For more on Novy, visit his website at https://www.novysan.com.
• Alessio Olivieri
Assistant Professor of Music History
A native of Italy, musicologist and classical guitarist, Alessio Olivieri is a research associate at the Center for Iberian and Latin American Music (CILAM) at the University of California Riverside. Before coming to Nebraska, he served as a guitar instructor at Nebraska Wesleyan University and Edinboro University of Pennsylvania and as an associate instructor at the University of California Riverside.
His research examines realism and verismo in the Spanish musical theater at the crossroads of the 19th and 20th centuries, with particular emphasis on the Spanish realist operas informed by Italian verismo.

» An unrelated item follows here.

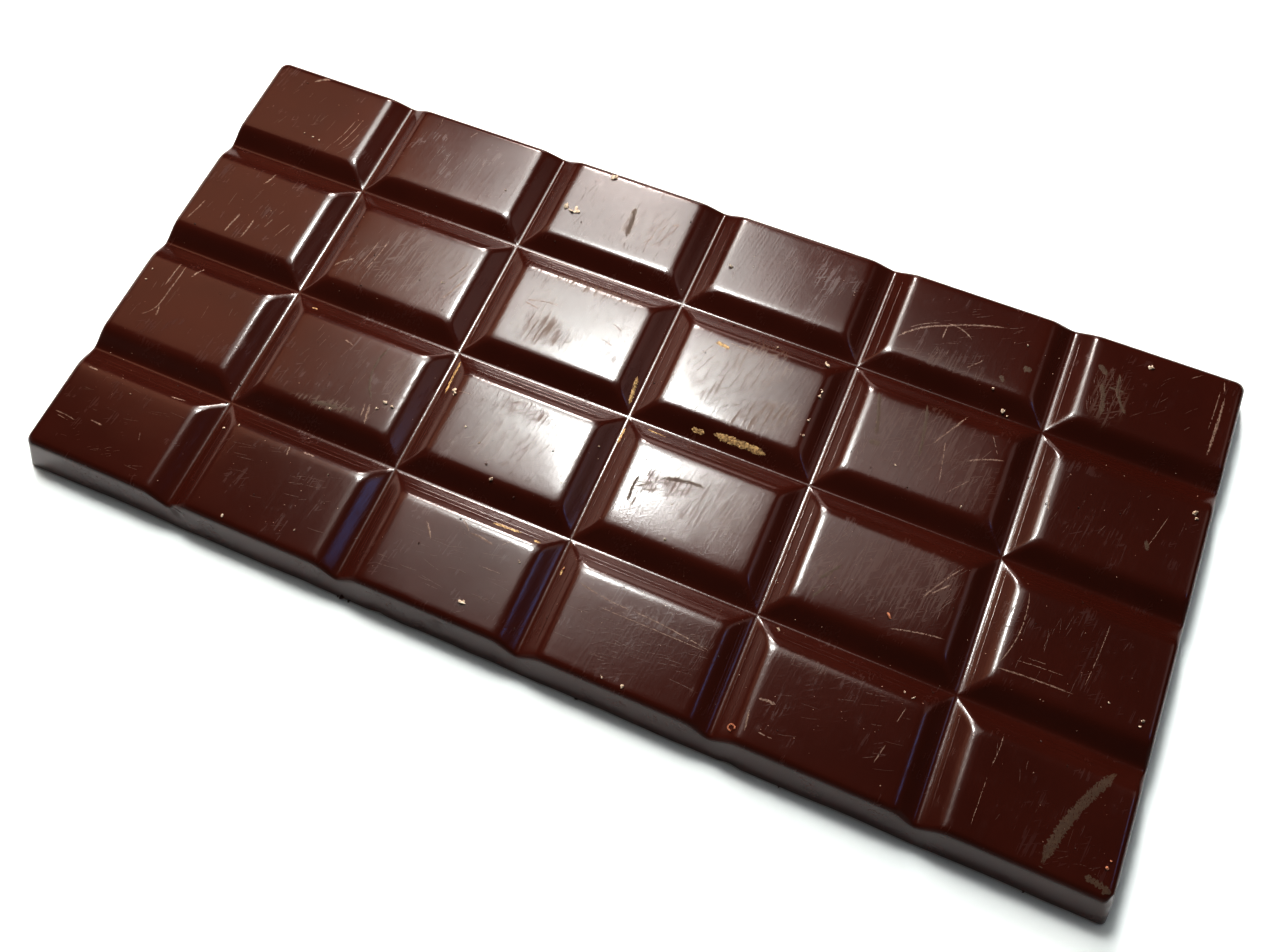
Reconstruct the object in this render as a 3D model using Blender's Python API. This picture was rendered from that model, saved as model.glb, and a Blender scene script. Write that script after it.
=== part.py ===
"""A moulded bar of plain dark chocolate: a grid of raised blocks on one solid base.

Metres, +Z up. The origin is at the middle of the flat base. The length runs along X, the
width along Y, and the blocks face up. All sides lean inwards, as they must to leave a mould.
"""

import math

import bmesh
import bpy

MM = 0.001

# The whole bar, measured at its base.
BAR_LENGTH = 161.5 * MM
BAR_WIDTH = 78.2 * MM
BAR_HEIGHT = 6.8 * MM
SIDE_LEAN = 1.97 * MM
SIDE_EDGE_RADIUS = 1.2 * MM
SIDE_CORNER_RADIUS = 1.3 * MM

# The grid of blocks, counted along the length and the width.
COLUMNS = 6
ROWS = 4
COLUMN_PITCH = 27.42 * MM
ROW_PITCH = 20.04 * MM

# The grooves between the blocks. The shoulder is the rounded upper edge along a groove.
GROOVE_DEPTH = 1.75 * MM
GROOVE_SLOPE = math.radians(32)
VALLEY_RADIUS = 0.7 * MM
SHOULDER_RADIUS = 1.6 * MM
BLOCK_CORNER_RADIUS = 1.1 * MM

# How finely the round stretches are divided.
SHOULDER_STEPS = 4
SIDE_STEPS = 3
VALLEY_STEPS = 2
CORNER_STEPS = 2
WELD_DISTANCE = 0.001 * MM
SHARP_ANGLE = math.radians(40)

# The look of the chocolate.
CHOCOLATE_COLOUR = (0.050, 0.017, 0.011, 1.0)
CHOCOLATE_ROUGHNESS = 0.3

# Derived sizes.
SIDE_SLOPE = math.atan2(BAR_HEIGHT, SIDE_LEAN)
SHOULDER_DROP = SHOULDER_RADIUS * (1 - math.cos(GROOVE_SLOPE))
VALLEY_RISE = VALLEY_RADIUS * (1 - math.cos(GROOVE_SLOPE))
GROOVE_HALF_WIDTH = (
    (SHOULDER_RADIUS + VALLEY_RADIUS) * math.sin(GROOVE_SLOPE)
    + (GROOVE_DEPTH - SHOULDER_DROP - VALLEY_RISE) / math.tan(GROOVE_SLOPE)
)


def clear_scene():
    for obj in list(bpy.data.objects):
        bpy.data.objects.remove(obj, do_unlink=True)


def steps_between(start, end, steps):
    """Evenly spaced values from start to end, with both included."""
    return [start + (end - start) * step / steps for step in range(steps + 1)]


def outline_drops():
    """Depths below the top at which the blocks are outlined, down to the valley."""
    shoulder = steps_between(0, GROOVE_SLOPE, SHOULDER_STEPS)
    side_start = math.acos(1 - SHOULDER_DROP / SIDE_EDGE_RADIUS)
    side = steps_between(side_start, SIDE_SLOPE, SIDE_STEPS)[1:]
    valley = steps_between(GROOVE_SLOPE, 0, VALLEY_STEPS)
    drops = [SHOULDER_RADIUS * (1 - math.cos(angle)) for angle in shoulder]
    drops += [SIDE_EDGE_RADIUS * (1 - math.cos(angle)) for angle in side]
    drops += [GROOVE_DEPTH - VALLEY_RADIUS * (1 - math.cos(angle)) for angle in valley]
    return drops


def setback(drop, slope, radius):
    """Distance sideways from the flat top to a wall with a rounded edge, at a depth."""
    arc_drop = radius * (1 - math.cos(slope))
    if drop <= arc_drop:
        return math.sqrt(radius**2 - (radius - drop) ** 2)
    return radius * math.sin(slope) + (drop - arc_drop) / math.tan(slope)


def groove_half_width(drop):
    """Distance from the middle of a groove to its wall, at a depth below the top."""
    height = GROOVE_DEPTH - drop
    if height < VALLEY_RISE:
        return math.sqrt(max(0, VALLEY_RADIUS**2 - (VALLEY_RADIUS - height) ** 2))
    return GROOVE_HALF_WIDTH - setback(drop, GROOVE_SLOPE, SHOULDER_RADIUS)


def side_inset(drop):
    """Distance from the edge of the base to the bar's side, at a depth below the top."""
    flat_edge = SIDE_LEAN + SIDE_EDGE_RADIUS * math.tan(SIDE_SLOPE / 2)
    return flat_edge - setback(drop, SIDE_SLOPE, SIDE_EDGE_RADIUS)


def block_span(index, count, pitch, bar_size, drop):
    """Lowest and highest coordinate of one block along one axis, at a depth."""
    low = (index - count / 2) * pitch + groove_half_width(drop)
    high = (index + 1 - count / 2) * pitch - groove_half_width(drop)
    if index == 0:
        low = side_inset(drop) - bar_size / 2
    if index == count - 1:
        high = bar_size / 2 - side_inset(drop)
    return low, high


def is_bar_corner(column, row, right, back):
    """Whether this corner of a block is also a corner of the whole bar."""
    outer_column = COLUMNS - 1 if right else 0
    outer_row = ROWS - 1 if back else 0
    return column == outer_column and row == outer_row


def block_outline(column, row, drop):
    """Points of one block's rounded outline at a depth, anticlockwise from above."""
    left_x, right_x = block_span(column, COLUMNS, COLUMN_PITCH, BAR_LENGTH, drop)
    front_y, back_y = block_span(row, ROWS, ROW_PITCH, BAR_WIDTH, drop)
    corners = [(True, True), (False, True), (False, False), (True, False)]
    points = []
    for quarter, (right, back) in enumerate(corners):
        radius = BLOCK_CORNER_RADIUS * (1 - drop / GROOVE_DEPTH)
        if is_bar_corner(column, row, right, back):
            radius = SIDE_CORNER_RADIUS
        centre_x = right_x - radius if right else left_x + radius
        centre_y = back_y - radius if back else front_y + radius
        start = quarter * math.pi / 2
        for angle in steps_between(start, start + math.pi / 2, CORNER_STEPS):
            x = centre_x + radius * math.cos(angle)
            y = centre_y + radius * math.sin(angle)
            points.append((x, y, BAR_HEIGHT - drop))
    return points


def add_block(bm, column, row):
    """Adds one block's top and walls, from its flat top down to the valleys round it."""
    rings = []
    for drop in outline_drops():
        outline = block_outline(column, row, drop)
        rings.append([bm.verts.new(point) for point in outline])
    bm.faces.new(rings[0])
    for upper, lower in zip(rings, rings[1:]):
        for here in range(len(upper)):
            after = (here + 1) % len(upper)
            bm.faces.new((upper[here], lower[here], lower[after], upper[after]))


def add_base(bm):
    """Carries the outline at the depth of the grooves down and out to the flat base."""
    rim = [edge for edge in bm.edges if edge.is_boundary]
    extruded = bmesh.ops.extrude_edge_only(bm, edges=rim)["geom"]
    growth = side_inset(GROOVE_DEPTH)
    straight_x = BAR_LENGTH / 2 - growth - SIDE_CORNER_RADIUS
    straight_y = BAR_WIDTH / 2 - growth - SIDE_CORNER_RADIUS
    for vert in extruded:
        if not isinstance(vert, bmesh.types.BMVert):
            continue
        if abs(vert.co.x) > straight_x - WELD_DISTANCE:
            vert.co.x += math.copysign(growth, vert.co.x)
        if abs(vert.co.y) > straight_y - WELD_DISTANCE:
            vert.co.y += math.copysign(growth, vert.co.y)
        vert.co.z = 0
    base_edges = [edge for edge in bm.edges if edge.is_boundary]
    bmesh.ops.contextual_create(bm, geom=base_edges)


def make_chocolate_material():
    material = bpy.data.materials.new("dark_chocolate")
    material.use_nodes = True
    shader = material.node_tree.nodes["Principled BSDF"]
    shader.inputs["Base Color"].default_value = CHOCOLATE_COLOUR
    shader.inputs["Roughness"].default_value = CHOCOLATE_ROUGHNESS
    shader.inputs["Metallic"].default_value = 0
    material.diffuse_color = CHOCOLATE_COLOUR
    return material


def make_bar():
    bm = bmesh.new()
    for column in range(COLUMNS):
        for row in range(ROWS):
            add_block(bm, column, row)
    bmesh.ops.remove_doubles(bm, verts=bm.verts, dist=WELD_DISTANCE)
    add_base(bm)
    bmesh.ops.recalc_face_normals(bm, faces=bm.faces)
    mesh = bpy.data.meshes.new("chocolate_bar")
    bm.to_mesh(mesh)
    bm.free()
    mesh.shade_smooth()
    mesh.set_sharp_from_angle(angle=SHARP_ANGLE)
    mesh.materials.append(make_chocolate_material())
    bar = bpy.data.objects.new("chocolate_bar", mesh)
    bpy.context.scene.collection.objects.link(bar)
    return bar


clear_scene()
make_bar()
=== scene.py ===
"""The look of a moulded bar of plain dark chocolate, handled and lightly scuffed.

The frame's own solid gives the size. It is replaced by a finer bar of the same form, with soft
shoulders, edges that roll over at the groove ends, small chips and an uneven lower edge.
Lengths below are in millimetres, and become metres when a mesh, light or camera is made.
"""

import math

import bmesh
import bpy
import numpy as np
from mathutils import Matrix, Vector


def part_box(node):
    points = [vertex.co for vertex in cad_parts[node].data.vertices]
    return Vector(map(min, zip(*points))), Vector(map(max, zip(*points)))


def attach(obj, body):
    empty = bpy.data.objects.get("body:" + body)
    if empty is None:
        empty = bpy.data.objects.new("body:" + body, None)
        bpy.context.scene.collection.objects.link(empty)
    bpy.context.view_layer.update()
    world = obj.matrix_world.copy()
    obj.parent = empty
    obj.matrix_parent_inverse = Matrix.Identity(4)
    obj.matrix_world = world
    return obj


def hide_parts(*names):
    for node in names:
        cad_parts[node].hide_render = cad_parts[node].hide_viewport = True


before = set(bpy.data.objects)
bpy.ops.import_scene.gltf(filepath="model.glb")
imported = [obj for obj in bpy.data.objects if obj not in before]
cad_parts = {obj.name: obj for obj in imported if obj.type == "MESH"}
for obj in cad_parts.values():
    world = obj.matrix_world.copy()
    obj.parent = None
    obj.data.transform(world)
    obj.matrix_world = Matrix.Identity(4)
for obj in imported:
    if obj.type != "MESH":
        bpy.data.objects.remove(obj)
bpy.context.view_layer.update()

MM = 0.001

# The form, as the frame's solid has it. Its overall size is read from the frame.
box_low, box_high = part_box("chocolate_bar")
BAR_LENGTH = (box_high[0] - box_low[0]) / MM
BAR_WIDTH = (box_high[1] - box_low[1]) / MM
BAR_HEIGHT = (box_high[2] - box_low[2]) / MM
SIDE_LEAN = 1.97
COLUMNS, ROWS = 6, 4
COLUMN_PITCH, ROW_PITCH = 27.42, 20.04
GROOVE_DEPTH = 1.75
GROOVE_HALF_WIDTH = 3.03
VALLEY_SOFTNESS = 0.62
SHOULDER_SOFTNESS = 0.26

# The fine mesh: a grid over the top, and rings from it down the sides.
GRID_INSET = 1.9
GRID_CORNER = 0.8
TOP_CORNER_RADIUS = 1.3
BASE_CORNER_RADIUS = 0.8
EDGE_RADIUS = 1.2
NOTCH_EDGE_RADIUS = 0.8
BASE_EDGE_RADIUS = 0.3

SEED = 7


def smooth_noise(x, y, cell, seed):
    """Smooth random values from -1 to 1 that change over the given cell size."""
    table = np.random.default_rng(seed).uniform(-1, 1, (256, 256))
    u, v = x / cell + 57.3, y / cell + 91.7
    i, j = np.floor(u).astype(int), np.floor(v).astype(int)
    fu, fv = u - i, v - j
    fu, fv = fu * fu * (3 - 2 * fu), fv * fv * (3 - 2 * fv)
    low = table[i % 256, j % 256] * (1 - fu) + table[(i + 1) % 256, j % 256] * fu
    high = table[i % 256, (j + 1) % 256] * (1 - fu) + table[(i + 1) % 256, (j + 1) % 256] * fu
    return low * (1 - fv) + high * fv


def smooth_step(value):
    value = np.clip(value, 0, 1)
    return value * value * (3 - 2 * value)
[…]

Other research interests include Italian chamber romances (art songs) of the 19th century —with his book “Le romanze da salotto di Michele Bellucci. Le edizioni a stampa e i manoscritti autografi” (2010). His graduate thesis, titled “Il Tenebrismo: la chitarra della noche oscura da Manuel de Falla ad Angelo Gilardino,” introduced the concept of “tenebrism” as a new poetic in the 20th century guitar repertoire. Olivieri has presented his scholarship at national and international conferences in the U.S., Italy and Australia.
As a professional classical guitarist, he has performed throughout the U.S., Italy, Australia and New Zealand, especially as a duo with his wife, soprano Elisa Ramon.
Olivieri is a Ph.D. candidate in musicology at the University of California Riverside, and he a holds a Master of Music in classical guitar performance from Manhattan School of Music (New York City), a Master of Music (summa cum laude) in music publishing, a diploma in classical guitar, and a Bachelor of Music in musicology from the Cesare Pollini Conservatory in Padua, Italy.